Parmi les bons élèves, le rapport note que 40 % « des influenceurs dont les publications ont été analysées ont rendu le signalement visible tout au long de la communication commerciale ». Et 34 % l’ont rendu « immédiatement visible sans qu’il soit nécessaire de passer par des étapes supplémentaires », comme scroller une page ou devoir appuyer sur un bouton de type Lire plus.
Malgré tout, l’activité commerciale de ces influenceurs reste mal renseignée. Si 78 % d’entre eux exercent une activité commerciale, seuls 36 % sont enregistrés en tant que professionnels au niveau national. Pis encore, 30 % n’ont fourni « aucune coordonnée d’entreprise » dans leurs publications. Pourtant, 40 % de ces influenceurs ont promu leurs propres produits et marques et 44 % d’entre eux disposent de leur propre site web pouvant servir de point de vente. Mais ils sont 60 % à n’avoir pas systématiquement, « voire pas du tout », divulgué l’aspect publicitaire de leurs contenus en promouvant leurs produits.
Quelles suites va donner la Commission européenne à ces mauvaises pratiques ?
Les résultats de l’opération « coup de balai » de la Commission européenne prouvent qu’il est nécessaire de « disposer d’une législation moderne et solide, propre à garantir l’équité numérique pour les consommateurs en ligne ». L’instance ne va donc pas se contenter de constater les mauvaises pratiques. 358 influenceurs sur les 576 vont faire l’objet d’une enquête approfondie. 119 sont d’ailleurs considérés comme promouvant « des activités malsaines ou dangereuses, telles que la malbouffe, la consommation de boissons alcoolisées, des traitements médicaux ou esthétiques, les jeux d’argent et de hasard ou des services financiers tels que le trading sur cryptomonnaies ».

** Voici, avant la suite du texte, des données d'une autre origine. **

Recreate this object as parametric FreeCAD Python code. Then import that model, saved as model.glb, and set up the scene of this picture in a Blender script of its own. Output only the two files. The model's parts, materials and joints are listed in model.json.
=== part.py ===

Ainsi, les 358 influenceurs coupables de mauvaises pratiques vont être contactés par « les autorités nationales (…) pour leur demander de respecter les règles en vigueur. D’autres mesures répressives pourront être prises si nécessaire, conformément aux procédures nationales », précise la Commission européenne. Celle-ci analysera en parallèlement les résultats de son enquête « à la lumière des obligations des plateformes » au titre du DSA.